It’s become a cliché to say that your mobile phone is the “remote control for your life.” Push a button and you can buy anything, order any service, or simply change the temperature in your living room. New services spring up every day to take advantage of the fact that there are now billions of people walking around with mini-computers in their pockets.
At work, it’s a different story. While music playlists might sit alongside important emails or documents, what people actually do with mobile devices at work is pretty much the same: email and calendar. Some might use a couple of consumer apps that have crossed over to the workplace, like Dropbox* or Evernote*. But almost no one uses apps at work in the addictive way they do at home.

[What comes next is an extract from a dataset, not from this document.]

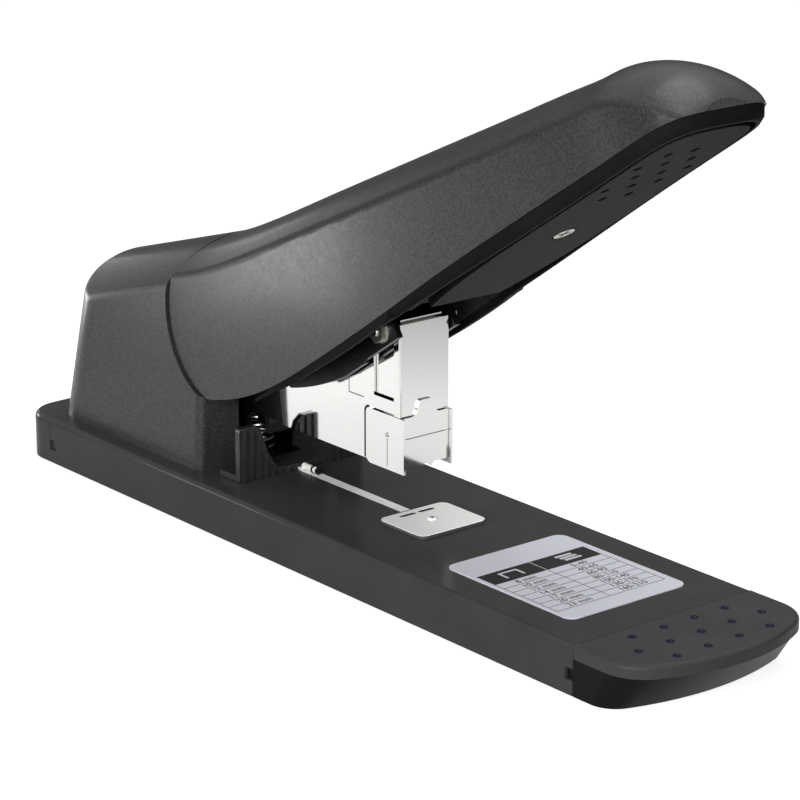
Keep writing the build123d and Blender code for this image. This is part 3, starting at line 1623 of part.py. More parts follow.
with BuildPart() as guide_clip:
    with BuildSketch(Plane.XY.offset(guide_bottom_z)):
        with Locations((guide_clip_rear_x, 0)):
            RectangleRounded(
                guide_clip_length, 2 * guide_clip_half_width, 0.8, align=(Align.MIN, Align.CENTER)
            )
    extrude(amount=guide_clip_thickness)
    with BuildSketch(Plane.XY.offset(rail_top_z + spring_seat)):
        with Locations((tongue_rear_x, 0)):
            Rectangle(
                guide_clip_rear_x + guide_clip_length - tongue_rear_x,
                rail_width - 2 * rail_side_gap,
                align=(Align.MIN, Align.CENTER),
            )
    extrude(amount=guide_bottom_z - rail_top_z - spring_seat)
finish(guide_clip.part, "guide_clip")

# ---------------------------------------------------------------------------------------------
# Release catch hung under the magazine arm
# ---------------------------------------------------------------------------------------------

catch_pin_z = magazine_floor_z - 2.0

with BuildPart() as catch_bracket:
    for side in (-1, 1):
        with Locations((catch_x, side * (catch_half_width + 1.0), magazine_floor_z)):
            Box(4, 1.2, 4, align=(Align.CENTER, Align.CENTER, Align.MAX))
    with BuildSketch(side_plane.offset(-catch_half_width - 1.6)):
        with Locations((catch_x, catch_pin_z)):
            Circle(catch_pin_radius)
    extrude(amount=2 * catch_half_width + 3.2)
finish(catch_bracket.part, "catch_bracket")

with BuildPart() as release_catch:
    with BuildSketch(side_plane.offset(-catch_half_width + 0.3)):
        with BuildLine():
            Polyline(
                (catch_x - 1.2, catch_pin_z + 1.5),
                (catch_x + 1.2, catch_pin_z + 1.5),
                (catch_x + 1.9, catch_pin_z - 2.0),
                (catch_x + 1.4, catch_pin_z - catch_drop),
                (catch_x + 0.2, catch_pin_z - catch_drop),
                (catch_x - 2.0, catch_pin_z - 1.6),
                close=True,
            )
        make_face()
        with Locations((catch_x, catch_pin_z)):
            Circle(catch_pin_radius + running_clearance, mode=Mode.SUBTRACT)
    extrude(amount=2 * catch_half_width - 0.6)
finish(release_catch.part, "release_catch")
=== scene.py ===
from math import cos, radians, sin

import bmesh
import bpy
from mathutils import Matrix, Vector


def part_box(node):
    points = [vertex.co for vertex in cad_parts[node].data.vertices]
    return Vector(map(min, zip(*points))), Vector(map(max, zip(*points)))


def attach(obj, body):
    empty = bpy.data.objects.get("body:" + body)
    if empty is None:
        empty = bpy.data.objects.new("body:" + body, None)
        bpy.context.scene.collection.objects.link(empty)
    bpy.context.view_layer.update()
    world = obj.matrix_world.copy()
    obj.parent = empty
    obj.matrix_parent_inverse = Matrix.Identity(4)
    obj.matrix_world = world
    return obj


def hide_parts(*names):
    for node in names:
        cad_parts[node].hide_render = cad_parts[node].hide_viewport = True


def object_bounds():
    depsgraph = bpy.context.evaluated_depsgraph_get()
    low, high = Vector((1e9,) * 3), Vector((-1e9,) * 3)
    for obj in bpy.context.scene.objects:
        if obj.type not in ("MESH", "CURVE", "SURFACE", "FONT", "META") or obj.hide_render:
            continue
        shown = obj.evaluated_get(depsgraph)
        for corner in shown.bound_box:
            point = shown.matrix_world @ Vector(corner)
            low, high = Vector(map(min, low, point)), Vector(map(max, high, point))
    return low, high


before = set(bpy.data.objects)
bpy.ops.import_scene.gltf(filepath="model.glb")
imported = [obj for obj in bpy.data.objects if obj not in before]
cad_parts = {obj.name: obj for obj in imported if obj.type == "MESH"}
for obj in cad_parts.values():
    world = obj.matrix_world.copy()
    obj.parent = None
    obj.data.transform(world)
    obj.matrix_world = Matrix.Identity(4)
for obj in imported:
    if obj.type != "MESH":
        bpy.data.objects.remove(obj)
cad_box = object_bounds()

# Sizes of the stapler's pieces are in millimetres, and become metres in the helpers
MM = 0.001
BASE_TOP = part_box("base_cover")[1].z / MM
CAP_LIP_DEPTH = 4.0
LIP_BOTTOM = BASE_TOP - CAP_LIP_DEPTH
INK_THICKNESS = 0.04
LINE_THICKNESS = 0.02
OBJECT_MIDDLE = Vector(
    ((cad_box[0].x + cad_box[1].x) / 2, (cad_box[0].y + cad_box[1].y) / 2, 0)
)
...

That’s about to change, creating a huge opportunity for developers of mobile business applications. It’s happening now because of a confluence of factors that are finally creating a critical mass of modern mobile devices in the enterprise. These include:
Tablets as laptop replacements: We meet regularly with forward-thinking CIOs. In our recent roundtable discussions, we found that very few companies issue tablets to employees. That will change as tablets grow more powerful, data increasingly moves to the cloud, and core apps like Microsoft Office finally make their way onto the iPad. Laptops will be displaced at work as they are being at home.
All of this creates a massive opportunity to create new mobile-first enterprise apps, which take advantage of the fact that people use mobile devices differently from their laptops. The session times are shorter, the UI is vastly different, and the context in which they interact with devices is far more varied than sitting at a desk.
Mobile creeps into the crevices of life previously inaccessible to computers – it fills the “gap time” between meetings, waiting for something to print, or while standing in line to be served. Today, people use that time to browse Facebook, dismember fruit with Ninja weapons, or perhaps triage email. Tomorrow, they will use part of that time to get things done. Some obvious new use cases include capturing information quickly while on-the-go after a meeting, or submitting expense reports while waiting at a red-light. But there are many others which people have yet to imagine, as well as new data trails for individual workers and companies to analyze, so that they can become more productive.
As with any new area, there will be competition, not least from the incumbents. Companies like Salesforce and Workday have companion mobile apps to go with their browser-based products, and provide them to customers for free. If reviews in the AppStore are any guide, they will struggle to create compelling mobile experiences that are consistent with their core products.
Many opportunities remain untapped, with lots of scope to solve new pain points or reinvent existing core business applications.
In many ways, mobile at work feels like the PC market before the Internet, or the web before social. Compared to existing yardsticks, it looks big and fast-growing; compared to what it will become, it’s small and just beginning to accelerate.